The readme file is suitably undaunting. The configure script runs reasonably quickly. So far, so unremarkable… but the make file. Oooh… instead of showing you the exact command it’s running at any time (which in some cases for the previous packages was over a screenful for a single link, and frequently 5 or 6 lines per compile), it just tells you what it’s doing (e.g. Compiling c_utime.c... and has a colour-coded [OK] (in the same way that most Linux distributions do for starting and stopping services) for each build step. Green means a clean build, yellow means there were warnings (which are printed). At the end of the build, it shows you the files it’s built. At the end of make install it shows you the files you’ve installed. The difference in professionalism and the impression you’re left with is marked. I’ve no idea whether the ncftp guys wrote the makefile themselves or whether it’s a framework which will is generally available – but I’ve never seen anything as clean when it comes to make. Indeed, it leaves me wish that Ant builds were logged as cleanly (when they’re successful).

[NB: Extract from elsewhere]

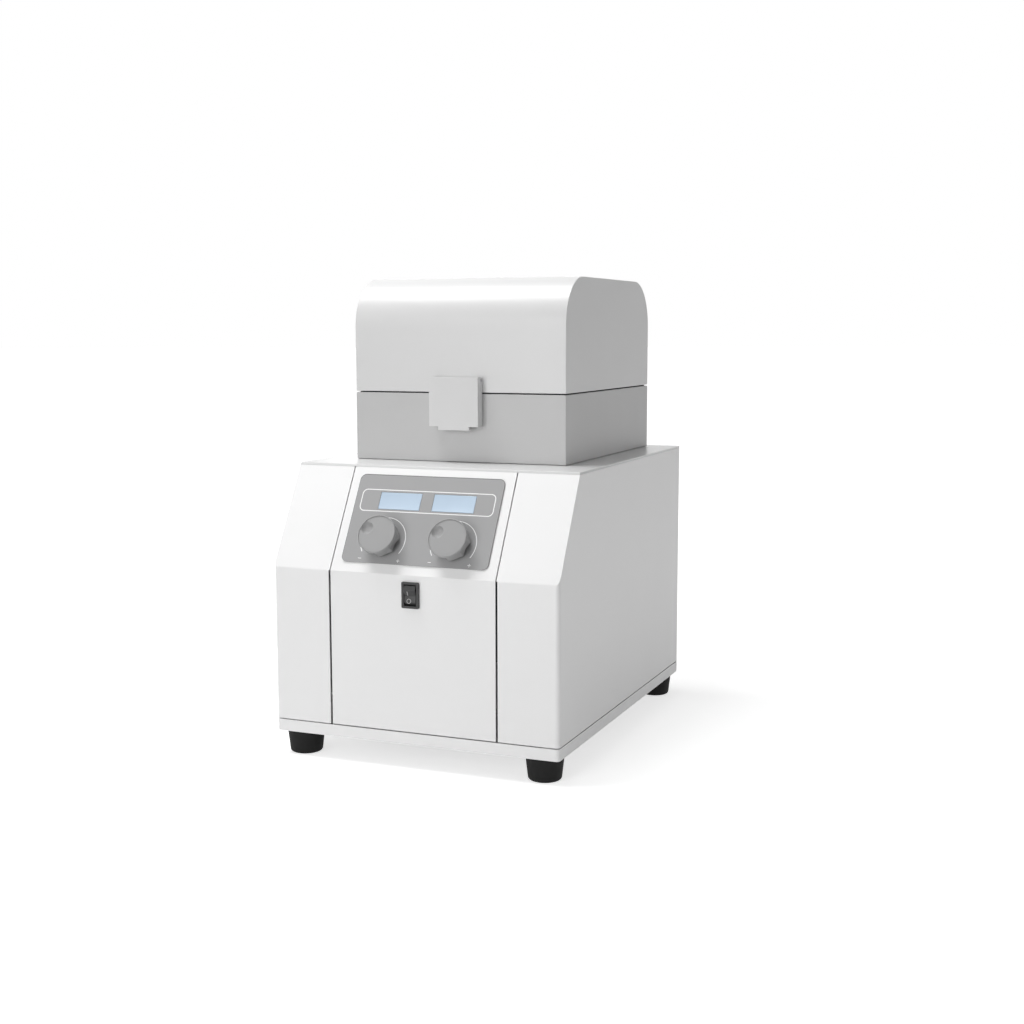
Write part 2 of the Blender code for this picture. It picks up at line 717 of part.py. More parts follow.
def front_panel(panel):
    path = [(FRONT, COVER_BOTTOM), (FRONT, KNEE), (slope_y(COVER_TOP), COVER_TOP)]
    sheet = bent_sheet("front_panel", path, SHEET, 2 * SEAM_X - SEAM)
    place(sheet, rotation=SIDEWAYS)
    switch_hole = flat_piece(
        "switch_cutout", [rectangle(SWITCH_BODY_WIDTH + 2 * GAP, SWITCH_BODY_HEIGHT + 2 * GAP)],
        2 * (SHEET + OVERRUN), CUTTERS,
    )
    place(switch_hole, (0, FRONT, SWITCH_LEVEL), UPRIGHT)
    cutters = [switch_hole]
    for side, mirror in SIDES:
        window = rectangle(DISPLAY_WIDTH, DISPLAY_HEIGHT, centre=(mirror * DISPLAY_SPREAD, DISPLAY_RISE))
        cutters.append(panel_cutter(f"{side}_window_cutout", window, panel))
        bush = circle(ENCODER_BUSH_RADIUS + GAP, centre=(mirror * KNOB_SPREAD, KNOB_RISE))
        cutters.append(panel_cutter(f"{side}_bush_cutout", bush, panel))
    return dress(cut(sheet, *cutters), WHITE_PAINT)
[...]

So, the moral of this post (which is rather longer than I’d anticipated)? Builds matter. Configuration matters. Documentation matters. There’s more to a build being good than just it working first time: giving feedback and a warm fuzzy feeling are important too. Making it look simple even if there are complex things going on behind the scenes makes life feel smoother. (I’m sure the ncftp makefile has options for seeing the commands themselves if you really need to.) I’ve understood the importance of a good build system before, but usually in terms of a developer having all the options they need. In the open source world, particularly on Linux where in many cases the end user will have to build the package in order to run it on their custom devices, the build is just as much a part of “ease of use” as the product itself – and if a user falls at the first hurdle, they’ll never see your pretty UI.